Entries from a dataset -
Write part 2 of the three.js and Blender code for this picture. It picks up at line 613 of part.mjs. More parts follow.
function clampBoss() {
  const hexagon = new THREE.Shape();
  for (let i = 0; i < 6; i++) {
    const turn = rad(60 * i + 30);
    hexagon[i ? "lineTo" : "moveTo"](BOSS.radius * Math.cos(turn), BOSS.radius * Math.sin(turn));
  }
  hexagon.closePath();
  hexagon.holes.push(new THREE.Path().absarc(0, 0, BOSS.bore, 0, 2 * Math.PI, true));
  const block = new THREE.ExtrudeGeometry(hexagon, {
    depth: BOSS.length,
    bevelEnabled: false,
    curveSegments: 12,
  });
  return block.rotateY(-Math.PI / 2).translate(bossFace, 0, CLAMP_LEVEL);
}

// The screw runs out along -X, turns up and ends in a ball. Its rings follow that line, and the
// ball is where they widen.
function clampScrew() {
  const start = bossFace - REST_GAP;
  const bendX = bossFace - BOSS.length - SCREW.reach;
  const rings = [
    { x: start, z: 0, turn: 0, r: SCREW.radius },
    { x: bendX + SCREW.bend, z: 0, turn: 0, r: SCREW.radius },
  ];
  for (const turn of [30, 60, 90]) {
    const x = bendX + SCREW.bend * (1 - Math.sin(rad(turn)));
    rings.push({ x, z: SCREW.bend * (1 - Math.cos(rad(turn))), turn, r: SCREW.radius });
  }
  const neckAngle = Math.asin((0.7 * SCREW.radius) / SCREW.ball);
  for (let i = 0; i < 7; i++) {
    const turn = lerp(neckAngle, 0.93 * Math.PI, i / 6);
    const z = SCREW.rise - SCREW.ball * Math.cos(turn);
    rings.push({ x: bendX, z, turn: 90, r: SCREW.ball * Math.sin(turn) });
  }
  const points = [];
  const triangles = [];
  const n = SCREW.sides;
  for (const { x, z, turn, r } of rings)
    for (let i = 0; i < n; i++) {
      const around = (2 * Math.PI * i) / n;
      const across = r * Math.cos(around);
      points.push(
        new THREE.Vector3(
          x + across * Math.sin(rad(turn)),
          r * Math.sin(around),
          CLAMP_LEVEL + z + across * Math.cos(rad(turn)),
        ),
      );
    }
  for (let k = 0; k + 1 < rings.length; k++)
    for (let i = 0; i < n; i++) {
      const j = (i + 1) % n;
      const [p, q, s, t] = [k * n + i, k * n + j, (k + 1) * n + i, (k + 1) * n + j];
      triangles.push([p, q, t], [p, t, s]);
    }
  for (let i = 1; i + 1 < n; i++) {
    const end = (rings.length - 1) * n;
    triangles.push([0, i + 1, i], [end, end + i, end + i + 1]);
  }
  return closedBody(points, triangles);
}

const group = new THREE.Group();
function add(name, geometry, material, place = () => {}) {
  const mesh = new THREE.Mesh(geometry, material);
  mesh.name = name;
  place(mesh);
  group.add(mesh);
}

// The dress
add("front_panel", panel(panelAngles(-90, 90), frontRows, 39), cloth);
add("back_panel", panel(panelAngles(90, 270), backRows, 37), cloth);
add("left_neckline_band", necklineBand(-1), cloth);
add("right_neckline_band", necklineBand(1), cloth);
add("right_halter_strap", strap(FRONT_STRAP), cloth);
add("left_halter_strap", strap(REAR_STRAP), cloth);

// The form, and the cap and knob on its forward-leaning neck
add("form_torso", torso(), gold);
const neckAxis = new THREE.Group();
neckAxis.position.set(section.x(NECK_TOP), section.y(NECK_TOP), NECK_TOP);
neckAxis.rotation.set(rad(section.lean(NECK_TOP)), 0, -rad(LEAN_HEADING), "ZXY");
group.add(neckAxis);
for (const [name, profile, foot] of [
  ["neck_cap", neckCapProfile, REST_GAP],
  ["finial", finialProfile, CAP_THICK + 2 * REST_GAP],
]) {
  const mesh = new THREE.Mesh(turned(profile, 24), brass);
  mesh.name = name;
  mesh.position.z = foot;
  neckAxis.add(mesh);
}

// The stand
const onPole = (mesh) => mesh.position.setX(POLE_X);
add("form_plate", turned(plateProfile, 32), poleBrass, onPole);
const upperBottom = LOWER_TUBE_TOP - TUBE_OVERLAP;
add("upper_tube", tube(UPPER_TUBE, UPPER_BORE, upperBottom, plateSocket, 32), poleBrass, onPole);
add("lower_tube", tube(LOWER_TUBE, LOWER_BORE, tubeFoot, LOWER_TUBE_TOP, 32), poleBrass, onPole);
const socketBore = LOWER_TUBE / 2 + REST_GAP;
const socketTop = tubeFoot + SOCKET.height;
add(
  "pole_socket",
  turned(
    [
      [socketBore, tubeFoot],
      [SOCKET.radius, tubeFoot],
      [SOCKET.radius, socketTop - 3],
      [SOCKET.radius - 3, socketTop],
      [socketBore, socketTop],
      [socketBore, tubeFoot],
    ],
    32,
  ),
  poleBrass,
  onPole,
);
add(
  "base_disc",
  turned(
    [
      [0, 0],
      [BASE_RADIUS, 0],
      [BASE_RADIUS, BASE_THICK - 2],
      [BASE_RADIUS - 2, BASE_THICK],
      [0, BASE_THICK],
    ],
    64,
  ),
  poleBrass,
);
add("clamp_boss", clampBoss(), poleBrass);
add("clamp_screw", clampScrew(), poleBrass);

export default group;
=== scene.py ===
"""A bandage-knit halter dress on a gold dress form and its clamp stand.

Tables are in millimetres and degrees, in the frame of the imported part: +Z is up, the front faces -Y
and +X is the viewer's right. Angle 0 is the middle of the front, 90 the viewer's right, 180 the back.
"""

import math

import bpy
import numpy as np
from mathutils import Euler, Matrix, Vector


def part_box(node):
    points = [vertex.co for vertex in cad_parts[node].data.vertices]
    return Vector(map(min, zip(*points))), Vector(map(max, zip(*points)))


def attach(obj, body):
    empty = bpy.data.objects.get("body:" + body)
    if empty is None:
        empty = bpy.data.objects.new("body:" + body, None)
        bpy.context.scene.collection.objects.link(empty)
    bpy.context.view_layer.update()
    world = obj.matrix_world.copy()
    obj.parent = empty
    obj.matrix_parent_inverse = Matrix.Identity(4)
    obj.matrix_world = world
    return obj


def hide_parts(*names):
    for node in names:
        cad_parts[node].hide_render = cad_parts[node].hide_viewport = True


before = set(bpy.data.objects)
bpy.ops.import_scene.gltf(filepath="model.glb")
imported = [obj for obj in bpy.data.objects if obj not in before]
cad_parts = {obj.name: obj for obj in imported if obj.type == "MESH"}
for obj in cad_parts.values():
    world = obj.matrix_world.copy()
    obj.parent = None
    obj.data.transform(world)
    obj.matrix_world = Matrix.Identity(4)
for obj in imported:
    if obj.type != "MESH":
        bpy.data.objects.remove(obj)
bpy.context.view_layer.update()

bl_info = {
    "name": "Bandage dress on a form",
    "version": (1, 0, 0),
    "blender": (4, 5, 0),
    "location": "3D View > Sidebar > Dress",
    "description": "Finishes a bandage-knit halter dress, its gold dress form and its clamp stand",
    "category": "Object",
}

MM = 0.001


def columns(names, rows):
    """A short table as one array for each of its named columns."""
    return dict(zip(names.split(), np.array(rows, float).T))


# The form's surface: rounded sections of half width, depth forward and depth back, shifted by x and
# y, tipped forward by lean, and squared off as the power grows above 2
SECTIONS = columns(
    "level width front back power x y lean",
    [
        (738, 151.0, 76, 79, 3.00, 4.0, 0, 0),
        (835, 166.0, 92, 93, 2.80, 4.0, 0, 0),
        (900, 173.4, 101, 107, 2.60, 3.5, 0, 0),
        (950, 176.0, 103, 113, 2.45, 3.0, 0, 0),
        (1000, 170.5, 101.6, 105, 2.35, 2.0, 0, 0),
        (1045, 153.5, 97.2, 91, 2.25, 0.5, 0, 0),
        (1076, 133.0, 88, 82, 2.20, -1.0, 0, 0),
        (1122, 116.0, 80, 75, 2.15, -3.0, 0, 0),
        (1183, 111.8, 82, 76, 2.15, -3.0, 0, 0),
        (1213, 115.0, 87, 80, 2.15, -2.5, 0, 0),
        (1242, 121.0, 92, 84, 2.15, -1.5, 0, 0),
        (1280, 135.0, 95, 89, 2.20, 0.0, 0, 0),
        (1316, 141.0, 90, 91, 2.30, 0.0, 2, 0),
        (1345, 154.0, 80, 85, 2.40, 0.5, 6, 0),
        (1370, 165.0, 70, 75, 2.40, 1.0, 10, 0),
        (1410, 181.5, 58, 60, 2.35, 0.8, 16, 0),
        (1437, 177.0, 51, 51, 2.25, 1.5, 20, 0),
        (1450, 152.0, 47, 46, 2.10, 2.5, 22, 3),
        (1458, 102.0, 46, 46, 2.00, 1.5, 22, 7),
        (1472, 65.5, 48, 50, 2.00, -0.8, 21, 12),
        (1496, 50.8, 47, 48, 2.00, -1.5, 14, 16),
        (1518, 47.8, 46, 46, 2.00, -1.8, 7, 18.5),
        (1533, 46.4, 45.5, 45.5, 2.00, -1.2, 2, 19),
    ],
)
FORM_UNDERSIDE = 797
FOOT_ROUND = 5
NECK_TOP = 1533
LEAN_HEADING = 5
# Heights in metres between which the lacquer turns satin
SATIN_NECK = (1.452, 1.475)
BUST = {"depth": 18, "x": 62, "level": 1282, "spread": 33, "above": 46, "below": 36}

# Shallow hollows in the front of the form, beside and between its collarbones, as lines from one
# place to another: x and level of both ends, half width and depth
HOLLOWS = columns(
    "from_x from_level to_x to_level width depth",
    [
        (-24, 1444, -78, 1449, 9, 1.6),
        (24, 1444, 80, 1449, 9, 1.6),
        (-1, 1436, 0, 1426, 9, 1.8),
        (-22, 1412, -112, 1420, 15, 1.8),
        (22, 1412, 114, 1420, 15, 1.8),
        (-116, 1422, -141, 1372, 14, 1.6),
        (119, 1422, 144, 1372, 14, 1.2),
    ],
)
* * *
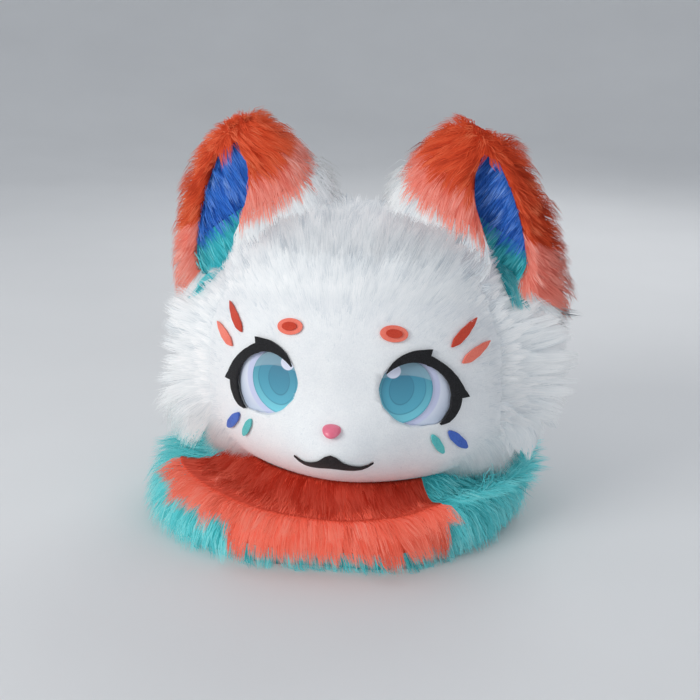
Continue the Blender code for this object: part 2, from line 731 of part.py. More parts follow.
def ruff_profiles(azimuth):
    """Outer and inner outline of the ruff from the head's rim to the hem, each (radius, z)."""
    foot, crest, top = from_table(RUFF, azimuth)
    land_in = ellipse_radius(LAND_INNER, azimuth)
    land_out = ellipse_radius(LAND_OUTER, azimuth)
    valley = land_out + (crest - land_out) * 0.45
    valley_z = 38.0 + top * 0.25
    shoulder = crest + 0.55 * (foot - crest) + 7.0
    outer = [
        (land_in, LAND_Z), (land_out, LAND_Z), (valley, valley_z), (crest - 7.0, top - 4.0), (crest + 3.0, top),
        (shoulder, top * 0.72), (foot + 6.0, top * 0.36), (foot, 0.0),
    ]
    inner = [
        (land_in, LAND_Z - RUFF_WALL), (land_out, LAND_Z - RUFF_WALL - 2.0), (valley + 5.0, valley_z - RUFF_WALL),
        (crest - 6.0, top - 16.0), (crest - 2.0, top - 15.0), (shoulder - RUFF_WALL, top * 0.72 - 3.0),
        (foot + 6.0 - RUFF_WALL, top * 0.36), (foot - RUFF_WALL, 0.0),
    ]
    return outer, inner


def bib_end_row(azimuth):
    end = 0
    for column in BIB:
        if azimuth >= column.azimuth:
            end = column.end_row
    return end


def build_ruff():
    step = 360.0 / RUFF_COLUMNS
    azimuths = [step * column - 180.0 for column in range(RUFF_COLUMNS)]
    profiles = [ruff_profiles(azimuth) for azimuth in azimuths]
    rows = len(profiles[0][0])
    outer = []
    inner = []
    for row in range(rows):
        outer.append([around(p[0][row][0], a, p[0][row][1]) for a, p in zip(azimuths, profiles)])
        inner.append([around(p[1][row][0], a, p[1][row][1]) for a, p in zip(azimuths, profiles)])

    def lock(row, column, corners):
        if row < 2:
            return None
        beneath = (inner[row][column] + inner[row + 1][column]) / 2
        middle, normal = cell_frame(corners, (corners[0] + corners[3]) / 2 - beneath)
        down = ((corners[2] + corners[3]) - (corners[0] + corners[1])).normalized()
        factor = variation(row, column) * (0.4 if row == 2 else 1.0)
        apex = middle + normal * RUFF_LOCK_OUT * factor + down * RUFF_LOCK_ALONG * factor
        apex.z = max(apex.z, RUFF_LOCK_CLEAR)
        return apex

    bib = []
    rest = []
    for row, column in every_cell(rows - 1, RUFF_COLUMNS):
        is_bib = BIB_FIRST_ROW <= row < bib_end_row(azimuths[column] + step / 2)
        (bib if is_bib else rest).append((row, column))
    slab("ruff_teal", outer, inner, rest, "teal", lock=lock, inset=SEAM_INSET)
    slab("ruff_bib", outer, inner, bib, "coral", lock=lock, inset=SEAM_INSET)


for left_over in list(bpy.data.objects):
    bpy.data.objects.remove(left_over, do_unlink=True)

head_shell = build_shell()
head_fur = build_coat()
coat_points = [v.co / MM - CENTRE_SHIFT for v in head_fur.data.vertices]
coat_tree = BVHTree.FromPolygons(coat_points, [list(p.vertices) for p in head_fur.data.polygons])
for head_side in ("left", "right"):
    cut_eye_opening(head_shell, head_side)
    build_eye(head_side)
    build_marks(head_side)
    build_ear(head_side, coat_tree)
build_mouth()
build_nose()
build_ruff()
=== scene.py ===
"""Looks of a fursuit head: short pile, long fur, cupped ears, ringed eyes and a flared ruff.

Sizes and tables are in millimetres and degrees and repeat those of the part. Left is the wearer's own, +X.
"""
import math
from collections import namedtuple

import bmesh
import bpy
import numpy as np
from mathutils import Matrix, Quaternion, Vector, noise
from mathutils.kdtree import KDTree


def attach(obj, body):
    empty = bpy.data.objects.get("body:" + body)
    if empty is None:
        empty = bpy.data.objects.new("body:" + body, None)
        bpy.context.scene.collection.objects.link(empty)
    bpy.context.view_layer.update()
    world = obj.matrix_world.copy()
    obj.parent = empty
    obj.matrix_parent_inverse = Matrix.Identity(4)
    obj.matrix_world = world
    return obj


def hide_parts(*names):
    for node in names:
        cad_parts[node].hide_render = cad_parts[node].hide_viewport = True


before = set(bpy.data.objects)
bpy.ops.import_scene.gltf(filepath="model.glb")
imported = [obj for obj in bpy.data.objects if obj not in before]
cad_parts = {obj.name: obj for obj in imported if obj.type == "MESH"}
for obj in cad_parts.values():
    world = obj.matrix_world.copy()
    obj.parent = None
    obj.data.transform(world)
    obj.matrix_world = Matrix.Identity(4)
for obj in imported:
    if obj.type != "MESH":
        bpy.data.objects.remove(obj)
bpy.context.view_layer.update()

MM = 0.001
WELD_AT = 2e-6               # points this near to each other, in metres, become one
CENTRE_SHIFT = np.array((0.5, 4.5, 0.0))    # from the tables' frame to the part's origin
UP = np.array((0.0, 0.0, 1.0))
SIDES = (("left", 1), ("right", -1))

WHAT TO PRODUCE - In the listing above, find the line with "Continue the Blender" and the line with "inner.append([around(p[1][row][0], a, p[1][row][1])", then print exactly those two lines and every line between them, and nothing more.

EXERCISE SOLUTION -
Continue the Blender code for this object: part 2, from line 731 of part.py. More parts follow.
def ruff_profiles(azimuth):
    """Outer and inner outline of the ruff from the head's rim to the hem, each (radius, z)."""
    foot, crest, top = from_table(RUFF, azimuth)
    land_in = ellipse_radius(LAND_INNER, azimuth)
    land_out = ellipse_radius(LAND_OUTER, azimuth)
    valley = land_out + (crest - land_out) * 0.45
    valley_z = 38.0 + top * 0.25
    shoulder = crest + 0.55 * (foot - crest) + 7.0
    outer = [
        (land_in, LAND_Z), (land_out, LAND_Z), (valley, valley_z), (crest - 7.0, top - 4.0), (crest + 3.0, top),
        (shoulder, top * 0.72), (foot + 6.0, top * 0.36), (foot, 0.0),
    ]
    inner = [
        (land_in, LAND_Z - RUFF_WALL), (land_out, LAND_Z - RUFF_WALL - 2.0), (valley + 5.0, valley_z - RUFF_WALL),
        (crest - 6.0, top - 16.0), (crest - 2.0, top - 15.0), (shoulder - RUFF_WALL, top * 0.72 - 3.0),
        (foot + 6.0 - RUFF_WALL, top * 0.36), (foot - RUFF_WALL, 0.0),
    ]
    return outer, inner


def bib_end_row(azimuth):
    end = 0
    for column in BIB:
        if azimuth >= column.azimuth:
            end = column.end_row
    return end


def build_ruff():
    step = 360.0 / RUFF_COLUMNS
    azimuths = [step * column - 180.0 for column in range(RUFF_COLUMNS)]
    profiles = [ruff_profiles(azimuth) for azimuth in azimuths]
    rows = len(profiles[0][0])
    outer = []
    inner = []
    for row in range(rows):
        outer.append([around(p[0][row][0], a, p[0][row][1]) for a, p in zip(azimuths, profiles)])
        inner.append([around(p[1][row][0], a, p[1][row][1]) for a, p in zip(azimuths, profiles)])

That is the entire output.